MP. Solo a certe condizioni. Infatti il treno richiede il camion per le tratte iniziali e finali. Quindi i suoi vantaggi energetici risultano rilevanti solo sulle distanze molto lunghe, dove in percentuale le tratte terminali incidono poco. Quindi per il Brennero sarebbe un argomento corretto.

Il problema è nella necessità di costruire infrastrutture ferroviarie nuove per una domanda, quella di lunga/lunghissima distanza che comunque è inferiore al 25% del totale (spesso molto inferiore), quando i problemi del trasporto su gomma sono creati principalmente di traffico di breve distanza, e i soldi sono pochi. Meglio spenderli in tecnologie, per rendere più ecologici i mezzi su gomma (anche quelli che dovranno portare a destinazione le merci che viaggeranno in ferrovia).

E certo occorre mettere nel bilancio anche gli impatti ambientali della costruzione di nuove opere, soprattutto quando le linee esistenti sono lungi dall’essere sature, e, anche qui, con investimenti in tecnologia, potrebbero portare molte più merci di oggi (come abbiamo visto, con treni a trazione multipla, per esempio).

Infine, tra 10 anni sarà in vigore anche per i camion uno standard di emissioni da Euro 5, o 6, o 7…, e anche di questo occorre tener conto.

 

15. I promotori dell’Alta velocità (sia pubblici che privati) affermano che la costruzione delle nuove tratte può costituire un volano in grado d’incrementare l’occupazione all’interno dei territori attraversati dai progetti.

Davvero la costruzione di grandi infrastrutture, è in grado di creare “posti di lavoro” in ambito locale?
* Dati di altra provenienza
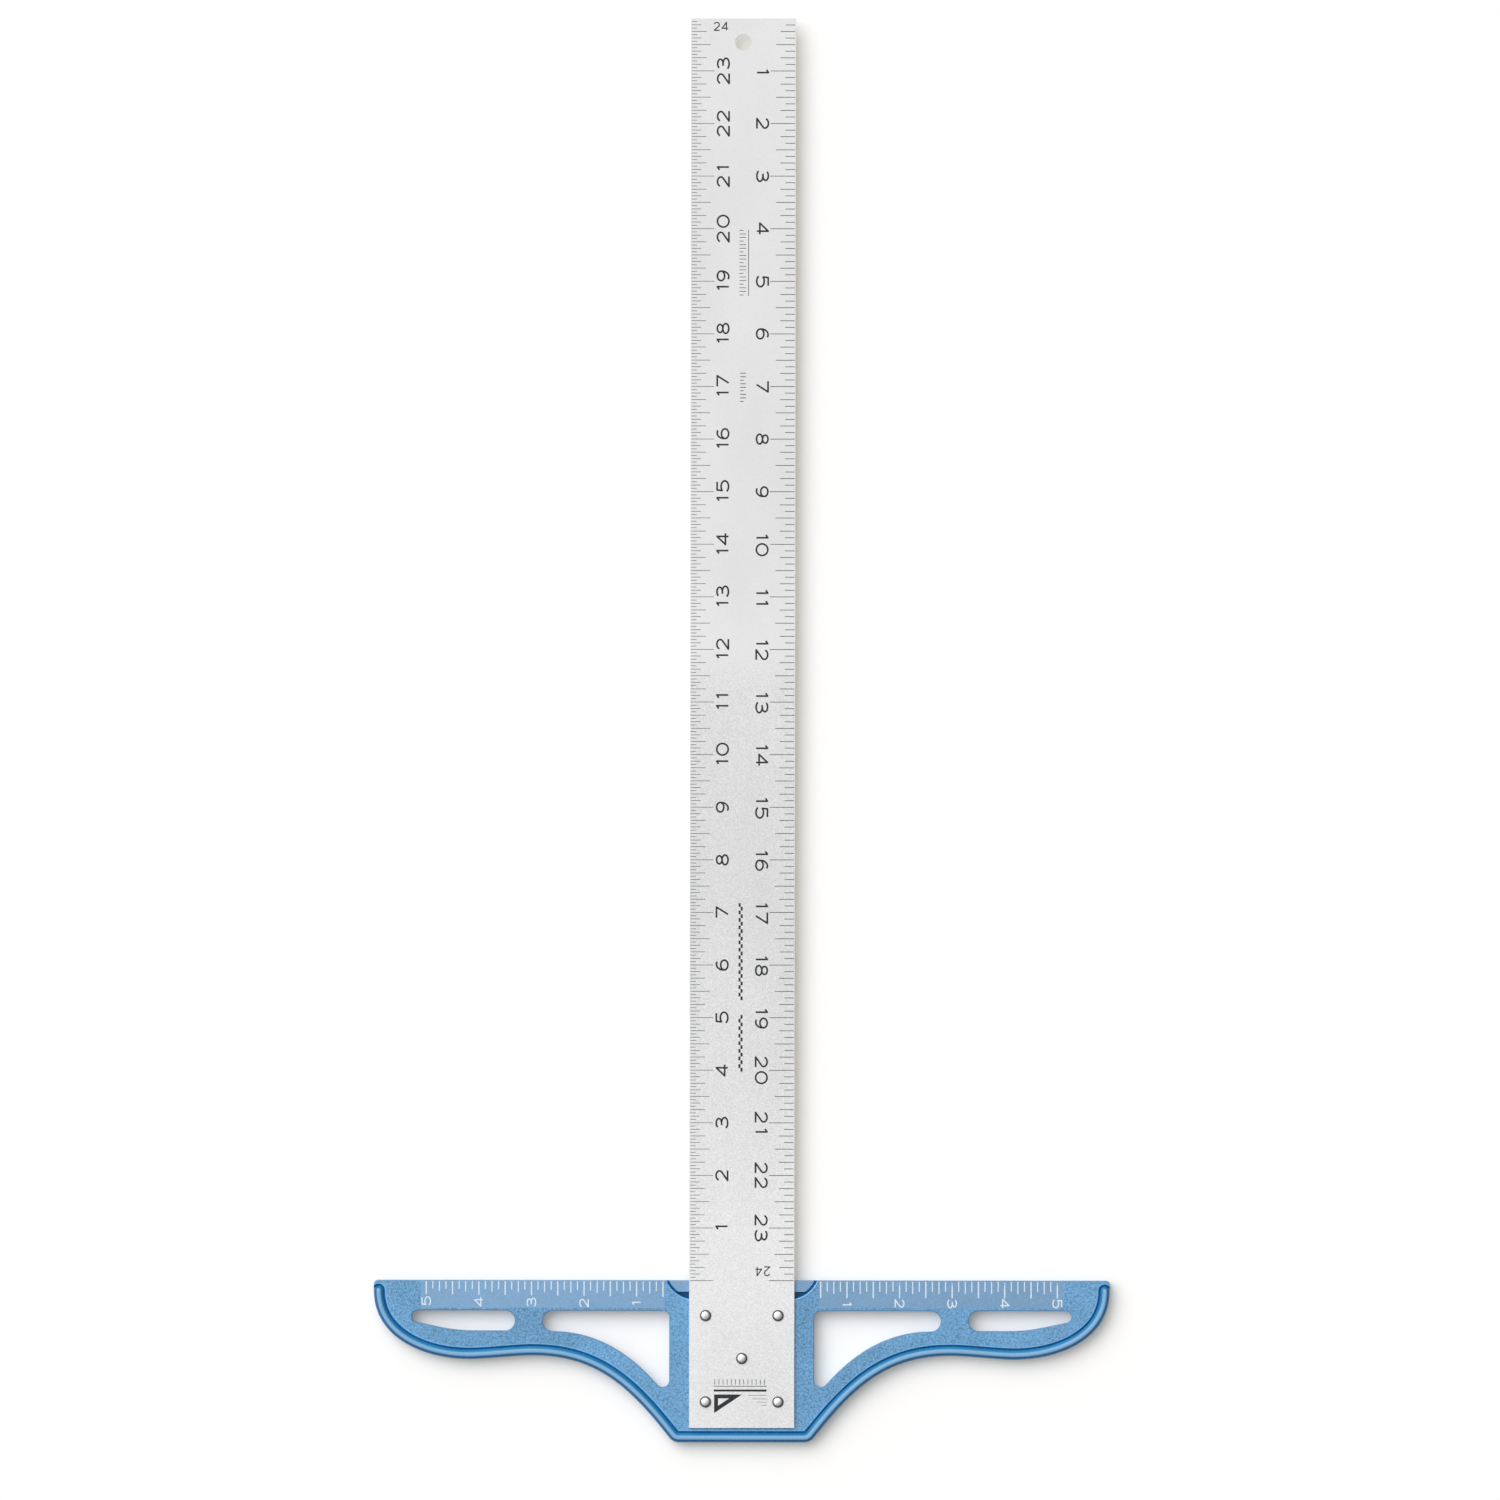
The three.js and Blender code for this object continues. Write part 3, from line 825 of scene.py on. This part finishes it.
def finish_at(face, route):
    """Which part of the mould a face of the head comes from."""
    x, y, z = face.center / MM
    level = face.normal.z > LEVEL_NORMAL
    in_pocket = abs(x) < BAND[0] + POCKET_SIDE and y > -POCKET_FLOOR_RADIUS
    if level and abs(z - HEAD_TOP) < LEVEL_SLACK:
        return "grained"
    if level and abs(z - HEAD_TOP + BAND_SINK) < LEVEL_SLACK and abs(x) > BAND[0]:
        return "band"
    if level and in_pocket and abs(z - LEDGE_TOP) < LEVEL_SLACK:
        return "band"
    if in_pocket and y < -POCKET_FRONT and z > LEDGE_TOP - LEDGE_LIP - LEVEL_SLACK:
        return "lip"
    if in_pocket and y < -POCKET_FRONT and z > TROUGH_FLOOR - LEVEL_SLACK:
        return "pocket"
    reach, inward = distance_to(route, x, y)
    if reach < BEAD_RADIUS + BEAD_SLACK and z > CHANNEL_FLOOR - FLOOR_SLACK:
        return "bead_inner" if inward else "bead"
    if reach < CHANNEL_HALF_WIDTH + LEVEL_SLACK and z > CHANNEL_FLOOR - FLOOR_SLACK:
        return "groove"
    if z > HEAD_TOP - EDGE_DEPTH:
        return "lip" if reach < CHANNEL_HALF_WIDTH + LIP_WIDTH else "edge"
    return "wall"


def paint_head(head, route):
    glossy = {
        # Painted light and shade on the bead: outer half darker, inner half lighter, top with a painted
        # highlight.
        "bead": (BLUE_BEAD_OUTER_SHADED, 0.3, BLUE_CREST_HIGHLIGHT),
        "bead_inner": (BLUE_BEAD_INNER_LIT, 0.2, BLUE_CREST_HIGHLIGHT),
        "groove": (scaled(BLUE_SHADE, 1.6), 0.1),
        # The rounded lips are painted lighter: a painted highlight.
        "lip": (scaled(BLUE, 1.55), 0.6),
        # The top edges and the walls are painted a little darker: painted shade.
        "edge": (scaled(BLUE, 0.85), 0.15),
        "wall": (scaled(BLUE, 0.85), 0.15),
        "pocket": (scaled(BLUE_SHADE, 1.2), 0.15),
    }
    finishes = {"grained": grained_plastic(), "band": band_plastic()}
    for name, look in glossy.items():
        finishes[name] = glossy_plastic(name, *look)
    head.data.materials.clear()
    for material in finishes.values():
        head.data.materials.append(material)
    order = list(finishes)
    for face in head.data.polygons:
        face.material_index = order.index(finish_at(face, route))


def make_head():
    edge = lower_edge()
    right = [inner_window(), outer_window()]
    windows = right + [mirrored(window) for window in right]
    route = offset(edge, BEAD_INSET, closed=False)
    levels = rounded_levels(0, HEAD_TOP, HEAD_FOOT_ROUND, HEAD_TOP_ROUND)
    head = prism("head_moulding", head_outline(edge), windows, levels)
    head = combined(cut(head, channel(route)), bead(route), "UNION")
    head = cut(head, pocket(), trough(), head_hollow(edge, windows), scale_band(-1), scale_band(1))
    head = cut(head, *[rivet_hole(name) for name in RIVETS])
    paint_head(head, route)
    smoothed(head)
    return finished(head, None, "head_plastic", "head")


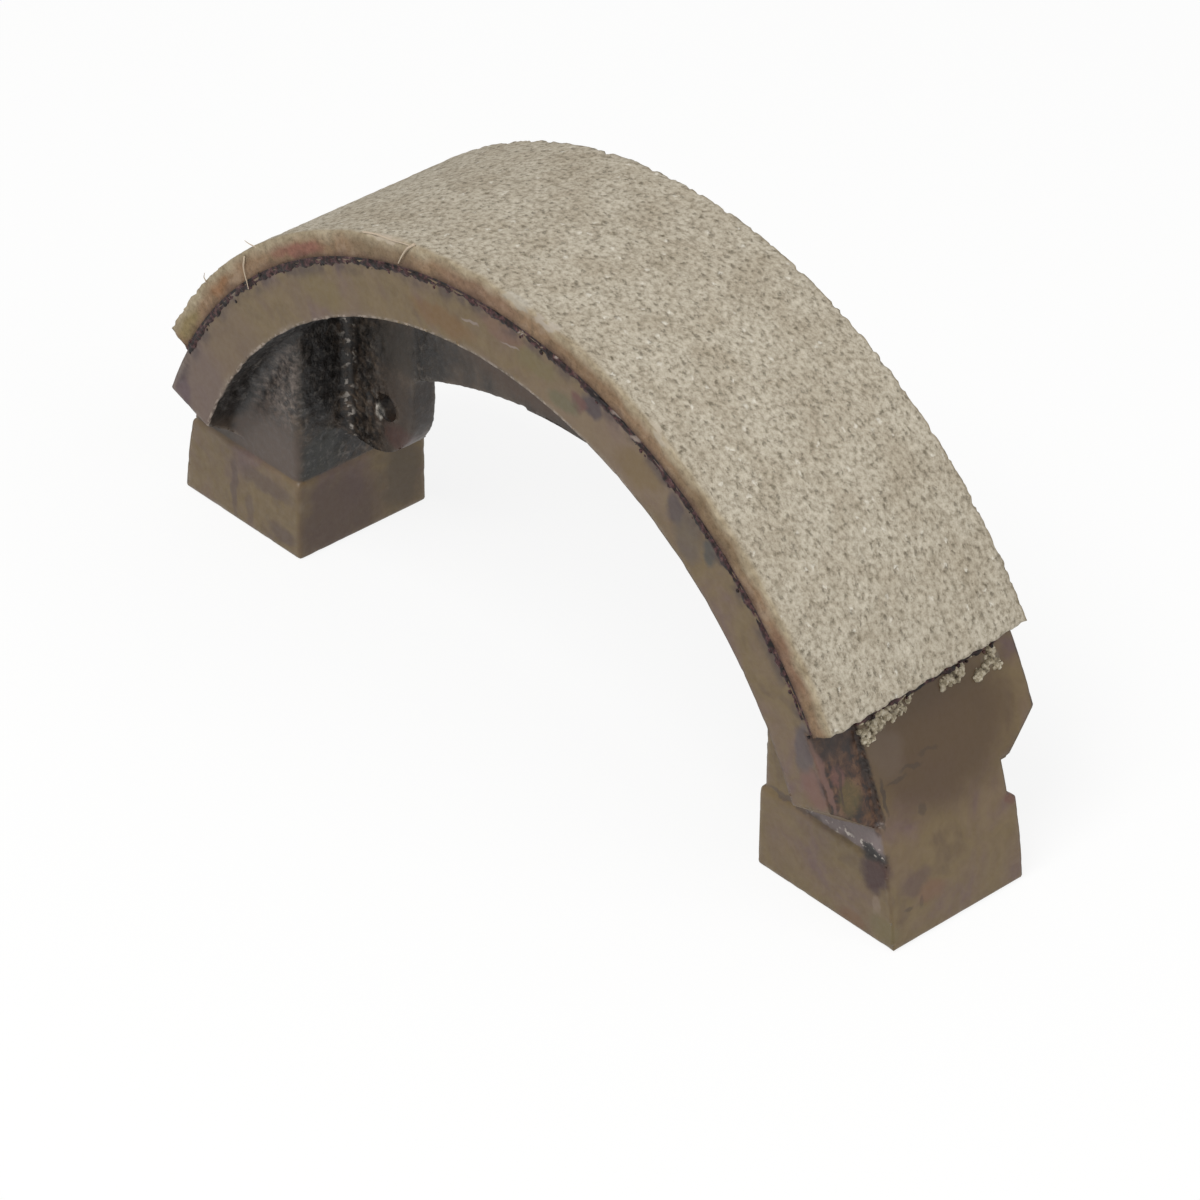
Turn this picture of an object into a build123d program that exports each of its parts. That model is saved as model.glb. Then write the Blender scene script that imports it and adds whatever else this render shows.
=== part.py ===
from build123d import *
import os

# Cast brake shoe with a bonded friction lining. Millimetres and degrees.
# X runs from foot to foot, Y along the drum's axis, Z up from the foot faces.
# Angles round the drum's axis start at +X and turn towards +Z.

# Lining, bond and rim
drum_radius = 65.0
shoe_width = 30.3
lining_thickness = 3.1
bond_thickness = 0.3
rim_thickness = 7.0
lining_start_angle = 31.5
lining_end_angle = 150.1
rim_end_angle = 19.2
rim_bevel_length = 3.9

# Feet: a machined block under each cast pillar
feet_above_axis = 5.1
foot_gap = 79.4
block_width = 20.0
block_height = 10.8
block_edge_radius = 0.5
pillar_inner_inset = 0.2
pillar_near_inset = 0.35
pillar_far_inset = 1.1
pillar_corner_radius = 1.0

# Web: a rib under the rim that widens to a gusset at each foot
web_thickness = 3.6
web_crown_height = 33.9
web_arch_radius = 66.0
gusset_reach = 11.7
gusset_bottom_height = 14.8
gusset_corner_radius = 8.0
gusset_throat_radius = 2.0
spring_hole_radius = 1.8
spring_hole_reach = 6.8
spring_hole_height = 21.7

# Casting radii where pillars and web grow out of the rim
pillar_root_radius = 2.0
web_root_radius = 1.4

# Low spot that the turning tool left untouched, at the right foot's near corner
low_spot_width = 6.3
low_spot_depth = 0.7

# Derived places
rim_outer_radius = drum_radius - lining_thickness - bond_thickness
rim_inner_radius = rim_outer_radius - rim_thickness
rim_middle_radius = (rim_inner_radius + rim_outer_radius) / 2
rim_overhang = (shoe_width - block_width) / 2
foot_inner_x = foot_gap / 2
pillar_inner_x = foot_inner_x + pillar_inner_inset
pillar_width = block_width - pillar_near_inset - pillar_far_inset
pillar_middle_y = (pillar_near_inset - pillar_far_inset) / 2
pillar_bottom_height = block_height / 2
gusset_inner_x = foot_inner_x - gusset_reach
spring_hole_x = foot_inner_x - spring_hole_reach
axis_height = -feet_above_axis
drum_axis = Axis((0, 0, axis_height), (0, -1, 0))
same_place = 0.001


def distance_from_axis(edge):
    """How far the middle of an edge lies from the drum's axis."""
    middle = edge.position_at(0.5)
    return Vector(middle.X, 0, middle.Z - axis_height).length


def drum_circle(radius):
    """A circle round the drum's axis, in the side view."""
    with Locations((0, axis_height)):
        Circle(radius)


def radial_direction(angle):
    """The outward direction at an angle round the drum's axis."""
    return Vector(1, 0, 0).rotate(drum_axis, angle)


def curved_band(inner_radius, outer_radius, start_angle, end_angle):
    """A band of the shoe's full width, revolved round the drum's axis."""
    section_plane = Plane(
        (0, 0, axis_height),
        x_dir=(0, 1, 0),
        z_dir=radial_direction(start_angle - 90),
    )
    with BuildPart() as band:
        with BuildSketch(section_plane):
            with Locations((0, (inner_radius + outer_radius) / 2)):
                Rectangle(shoe_width, outer_radius - inner_radius)
        revolve(axis=drum_axis, revolution_arc=end_angle - start_angle)
    return band.part


def post(inner_x, width, bottom, top):
    """An upright from inner_x out to the turned outer face, at the right foot."""
    with BuildPart() as body:
        with BuildSketch(Plane.XZ):
            drum_circle(rim_outer_radius)
            with Locations((inner_x, bottom)):
                Rectangle(
                    drum_radius,
                    top - bottom,
                    align=Align.MIN,
                    mode=Mode.INTERSECT,
                )
        extrude(amount=width / 2, both=True)
    return body.part


def pillar():
    """The cast pillar of the right foot, running down into its block."""
    body = post(pillar_inner_x, pillar_width, pillar_bottom_height, rim_inner_radius)
    inner_corners = body.edges().filter_by(Axis.Z).group_by(Axis.X)[0]
    body = body.fillet(pillar_corner_radius, inner_corners)
    return body.moved(Location((0, pillar_middle_y, 0)))


def block():
    """The machined block of the right foot, with its edges broken."""
    body = post(foot_inner_x, block_width, 0, block_height)
    top_edges = body.edges().group_by(Axis.Z)[-1].sort_by(Axis.X)[:-1]
    bottom_edges = body.edges().group_by(Axis.Z)[0]
    inner_corners = body.edges().filter_by(Axis.Z).group_by(Axis.X)[0]
    return body.fillet(block_edge_radius, top_edges + bottom_edges + inner_corners)


def web():
    """The rib and its two gussets, as one plate in the middle of the width."""
    with BuildPart() as plate:
        with BuildSketch(Plane.XZ) as outline:
            drum_circle(rim_middle_radius)
            with Locations((0, gusset_bottom_height)):
                Rectangle(
                    2 * rim_outer_radius,
                    rim_outer_radius,
                    align=(Align.CENTER, Align.MIN),
                    mode=Mode.INTERSECT,
                )
            with BuildSketch(mode=Mode.SUBTRACT):
                with Locations((0, web_crown_height - web_arch_radius)):
                    Circle(web_arch_radius)
                Rectangle(2 * gusset_inner_x, 2 * web_crown_height, mode=Mode.INTERSECT)
            bottom_corners = outline.vertices().group_by(Axis.Y)[0].sort_by(Axis.X)
            fillet(bottom_corners[1:-1], gusset_corner_radius)
        extrude(amount=web_thickness / 2, both=True)
        opening_edges = (
            plate.edges()
            .filter_by(Axis.Y)
            .filter_by_position(Axis.X, -gusset_inner_x, gusset_inner_x)
        )
        fillet(opening_edges.group_by(Axis.Z)[-1], gusset_throat_radius)
    return plate.part


def pillar_roots(body):
    """The edges where the pillars meet the inside of the rim."""
    return ShapeList(
        edge
        for edge in body.edges()
        if abs(distance_from_axis(edge) - rim_inner_radius) < same_place
        and abs(edge.position_at(0.5).Y - pillar_middle_y) < pillar_width / 2 + same_place
        and edge.position_at(0.5).Z > block_height + rim_bevel_length
    )


def web_roots(body):
    """The edges where the web meets the pillars and the inside of the rim."""
    return ShapeList(
        edge
        for edge in body.edges()
        if abs(abs(edge.position_at(0.5).Y) - web_thickness / 2) < same_place
        and (
            distance_from_axis(edge) > rim_inner_radius - pillar_root_radius
            or abs(edge.position_at(0.5).X) > pillar_inner_x - same_place
        )
    )


def end_bevel():
    """The wedge cut off the rim's near corner at the right foot."""
    end_plane = Plane(
        (0, 0, axis_height),
        x_dir=(0, 1, 0),
        z_dir=radial_direction(rim_end_angle),
    )
    start = (-block_width / 2, 0)
    finish = (start[0] - 2 * rim_overhang, 2 * rim_bevel_length)
    with BuildPart() as wedge:
        with BuildSketch(end_plane):
            Polygon(start, finish, (finish[0], 0), align=None)
        extrude(amount=drum_radius)
    return wedge.part


def low_spot():
    """The unturned patch between the lining's end and the rim's end."""
    patch = curved_band(
        rim_outer_radius - low_spot_depth,
        drum_radius,
        rim_end_angle,
        lining_start_angle,
    )
    near_strip = Box(
        2 * drum_radius,
        low_spot_width,
        2 * drum_radius,
        align=(Align.CENTER, Align.MIN, Align.CENTER),
    )
    return patch & near_strip.moved(Location((0, -shoe_width / 2, 0)))


def spring_hole():
    """The drill for the return spring's hole in the right gusset."""
    drill = Cylinder(spring_hole_radius, 2 * web_thickness, rotation=(90, 0, 0))
    return drill.moved(Location((spring_hole_x, 0, spring_hole_height)))


def both_feet(shape):
    """A shape made for the right foot, and its mirror image for the left."""
    return shape + shape.mirror(Plane.YZ)


def casting():
    """Rim, pillars, web and blocks, as the one casting that they are."""
    body = curved_band(
        rim_inner_radius, rim_outer_radius, rim_end_angle, 180 - rim_end_angle
    )
    body += both_feet(pillar())
    body = body.fillet(pillar_root_radius, pillar_roots(body))
    body += web()
    body = body.fillet(web_root_radius, web_roots(body))
    near_bevels = both_feet(end_bevel())
    body -= near_bevels
    body -= near_bevels.mirror(Plane.XZ)
    body -= low_spot()
    body += both_feet(block())
    body -= both_feet(spring_hole())
    return body


def bond_layer():
    """The film of adhesive between the rim and the lining."""
    return curved_band(
        rim_outer_radius,
        rim_outer_radius + bond_thickness,
        lining_start_angle,
        lining_end_angle,
    )


def friction_lining():
    """The moulded lining that rubs on the drum."""
    return curved_band(
        drum_radius - lining_thickness,
        drum_radius,
        lining_start_angle,
        lining_end_angle,
    )


os.makedirs("parts", exist_ok=True)
export_step(casting(), "parts/shoe_casting.step")
export_step(bond_layer(), "parts/bond_layer.step")
export_step(friction_lining(), "parts/friction_lining.step")
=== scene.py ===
import math

import bmesh
import bpy
import numpy as np
from bpy.props import FloatProperty, FloatVectorProperty, PointerProperty
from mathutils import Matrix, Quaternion, Vector, noise
from mathutils.kdtree import KDTree


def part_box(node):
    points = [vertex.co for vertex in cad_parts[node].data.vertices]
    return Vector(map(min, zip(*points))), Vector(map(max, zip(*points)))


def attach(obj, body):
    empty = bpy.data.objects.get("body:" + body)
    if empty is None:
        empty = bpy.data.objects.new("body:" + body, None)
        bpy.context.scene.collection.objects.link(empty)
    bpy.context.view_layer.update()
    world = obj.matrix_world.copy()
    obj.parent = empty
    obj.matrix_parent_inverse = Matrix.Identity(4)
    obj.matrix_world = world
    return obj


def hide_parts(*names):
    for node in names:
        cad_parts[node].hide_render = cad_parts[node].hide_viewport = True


bl_info = {
    "name": "Brake Shoe",
    "version": (1, 0, 0),
    "blender": (4, 5, 0),
    "location": "3D View > Sidebar > Brake Shoe",
    "description": "Skin, lining, adhesive and stage for a cast brake shoe",
    "category": "Object",
}

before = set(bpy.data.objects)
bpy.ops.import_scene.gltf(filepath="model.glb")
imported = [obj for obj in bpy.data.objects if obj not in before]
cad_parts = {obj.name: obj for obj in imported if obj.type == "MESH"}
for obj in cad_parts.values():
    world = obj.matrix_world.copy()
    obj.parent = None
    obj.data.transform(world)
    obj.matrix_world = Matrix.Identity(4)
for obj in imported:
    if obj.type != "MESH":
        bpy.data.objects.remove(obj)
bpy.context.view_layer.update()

MM = 0.001
# The shoe's two sides, along Y.
NEAR, FAR = -1, 1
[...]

E la prospettiva occupazionale le sembra in grado di giustificare l’investimento di decine di miliardi di euro di denaro pubblico in grandi infrastrutture come il TAV?

 

MP. Questo argomento appare davvero debolissimo. Si tratta di opere ad alta intensità di capitale, non di lavoro (basta visitare un cantiere della TAV). Ma soprattutto, il confronto va fatto con spesa pubblica in altri settori, per loro natura ad alta intensità di lavoro, come l’assistenza agli anziani, o il recupero edilizio ecc. Inoltre si tratta di occupazione temporanea, con forti picchi, che poi scompare alla chiusura dei cantieri, con tutte le conseguenze sociali che questo comporta. Il motivo vero sembra essere invece quello di trasferire soldi pubblici all’industria italiana, visto che negli appalti la concorrenza funziona pochissimo.

 

16. Perché le normative italiane (ed europee) in materia di valutazione preventiva di determinate categorie di progetti non prevedono una valutazione dell'impatto energetico dei progetti di nuove infrastrutture di trasporto?

 

MP. Il problema è mal posto: per poter prendere decisioni occorre che tutti i parametri siano valutati (anche quello distributivo, per esempio, cioè “beneficiano più i ricchi o i poveri?”), e trattati con metodologie omogenee. Questa tecnica, che tutto il mondo applica, si chiama “analisi costi-benefici”, in Italia ha scarsi seguaci perché è politicamente sgradita in quando tende a bocciare progetti costosi e di dubbia priorità, che sono invece spessissimo sponsorizzati dagli interessi costituiti, e dai politici che di questi interessi si fanno portatori.

Infine questo approccio postula estrema prudenza nella stima dei benefici (in quanto strutturalmente incerti), e una simmetrica prudenza nella stima dei costi (in quanto non solo sono certi, ma in genere destinati a gonfiarsi rispetto ai preventivi).

La prassi italiana è esattamente all’opposto (si stimano costi irrealisticamente bassi e domanda altissima), e tale prassi è coerente con l’irresponsabilità dei decisori che non saranno chiamati a rispondere dei risultati finali delle loro “sponsorizzazioni”.

Come si è detto, pagheranno tutto i contribuenti, e in diversi anni, ma non sapranno i dettagli né potranno votare compatti.